Denis Urubko and Vassiliy Pivtsow, who established camp I, have descended down here. "The setting of this camp was the conclusion of the common work of all colleagues, which is quite normal under these circumstances, a work that took five days to complete", says Denis Urubko. "As it turned out, I was not alone with Vassiliy in the morning. A big raven visited us."
In order to explain how one spends the night at camp I, where the low temperature causes the steam being exhaled to immediately freeze in the tent and fall down on the person asleep, melting behind the collar, Denis suggests an experiment. "You have to get up at 4 o'clock in the morning", he says, "open the fridge, scrape of the snow from the ice box, add a handful of ice, and then, after returning to bed, put it behind the collar of your pyjamas."

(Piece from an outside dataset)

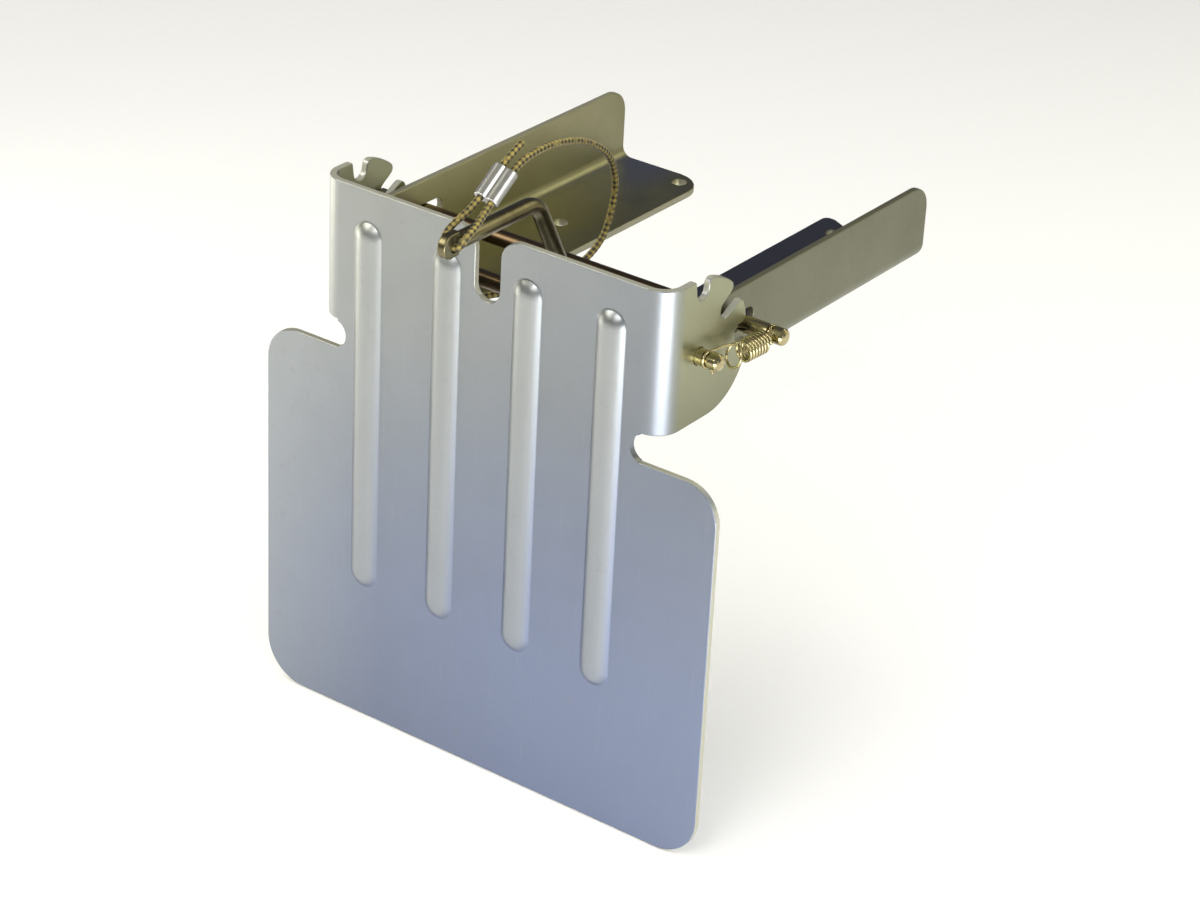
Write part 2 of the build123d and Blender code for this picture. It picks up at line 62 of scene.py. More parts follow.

Denis Urubko is 29 years old. He was born in Russia, in northern Caucasus. Presently he lives in the capital of Kazakhstan. He reached the summits of 6 8000ers without using an oxygen cylinder: Mount Everest, Kangchenjunga, Lhotse, Gasherbrum I and II, Shisha Pangma. He likes speed ascents: from the base to the summit and back. Two years ago, together with Vassiliy Pivtsov, he reached the summit of Gasherbrum II (8035 m). (Denis made the speed ascent: from a base (5800 m) to the top within 7.5 hours, then descended in 4 hours.) Exactly one week earlier, they reached the summit of Gasherbrum I (8068 m).
Urubko has been regarded to be the best alpinist in Kazakhstan for four consecutive years, beating speed records in mountaineering. He climbed the 7000er Khan Tengri in 12 hours, which usually takes four days to climb. He reached the summit of Lenin's Peak (7134 m) in the same time.
One is permitted to wear the title of a Snow Leopard after climbing five 7000ers. Urubko climbed 11. Very often, he climbs solo. He does not like big expeditions, where it is necessary to install fixed ropes, to set up many camps; he does not like supplementary oxygen.
I asked him why he decided to participate in the K2 expedition, which requires the arduous installation of fixed ropes, setting up camps, all those things he usually avoids. "K2 is a fantastic, difficult mountain, and the winter is a test for every alpinist in the world", says Denis. "It teaches you humility and patience. Chill, hunger and suffering have no meaning compared to the life challenge in the form of setting oneself against the Mountain of Mountains at this time of year."